September 16, 2019
Username:
 In Articles

Social Humanitarian and Cultural Committee
Combating Racism & Xenophobia

Democratic Republic of the Congo

Carli Maltbie

Forest Hills Eastern High School

 

The issue of racism and xenophobia takes form all across the globe. Cases ranging from smaller acts of vicious discrimination to mass genocide occur frequently. Racism is defined as prejudice stemming from a perception of racial inferiority, whereas xenophobia is a prejudice against everything foreign, both can create catastrophic consequences. The increase in the use of social media and the internet provides a platform for more of this offensive racism to spread. According to the FBI’s Uniform Crime Reporting (UCR) Program, in the United States, 4131 hate crimes occurred by acts of racism in 2017, making them the largest influence on said hate crimes. In some governments historically, race-based hierarchical systems have been implemented (South Africa with the apartheid and the United States with Jim Crow Laws).
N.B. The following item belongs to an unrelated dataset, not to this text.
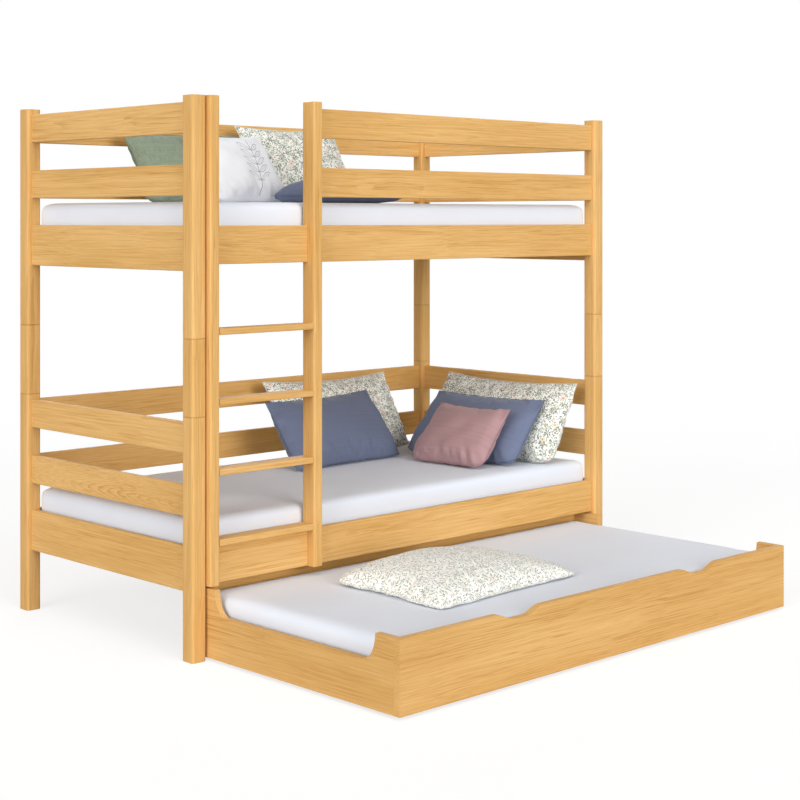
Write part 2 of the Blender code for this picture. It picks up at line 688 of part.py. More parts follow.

It is important to combat such systems so as to prevent massacres such as the Holocaust and the Armenian Genocide. 

 

The Democratic Republic of the Congo faces a long, strenuous history of European colonization, slavery, and oppression due to the color of the skin of its citizens. In the 1870s, Belgian King Leopold II set up a private venture to colonize the territory that is now the Congo. In his control, Leopold accumulated a personal fortune from forced labour and exploitation of the region’s indigenous peoples. Leopold’s Force Publique or “Public Force”, commanded by white officers, killed, took hostage, looted, and maimed Congolese citizens who did not meet certain standards of work. Under Belgian rule, millions of Congolese were said to be killed or worked to death as slaves. Though independence came about for the Congo in 1960 with the election of Prime Minister Patrice Lumumba, Leopold’s bloody legacy remained, creating problems in human rights abuses today. The negative effects of racism on the Democratic Republic of the Congo creates human rights issues in today’s society; and measures need to be taken to eliminate racism and xenophobia.

 

As a nation greatly impacted by these issues, the Democratic Republic of the Congo strongly calls upon this committee to make an effort to eliminate this problem globally. The UN has the power to improve racial tolerance by implementing international laws regarding discrimination based on race, and taking action to reform governments in countries which practice xenophobia or have prominent occurrences of racism.The Democratic Republic of the Congo hopes to save other countries from a fate haunted by the bloody ghost of racism and massacre, as they suffer.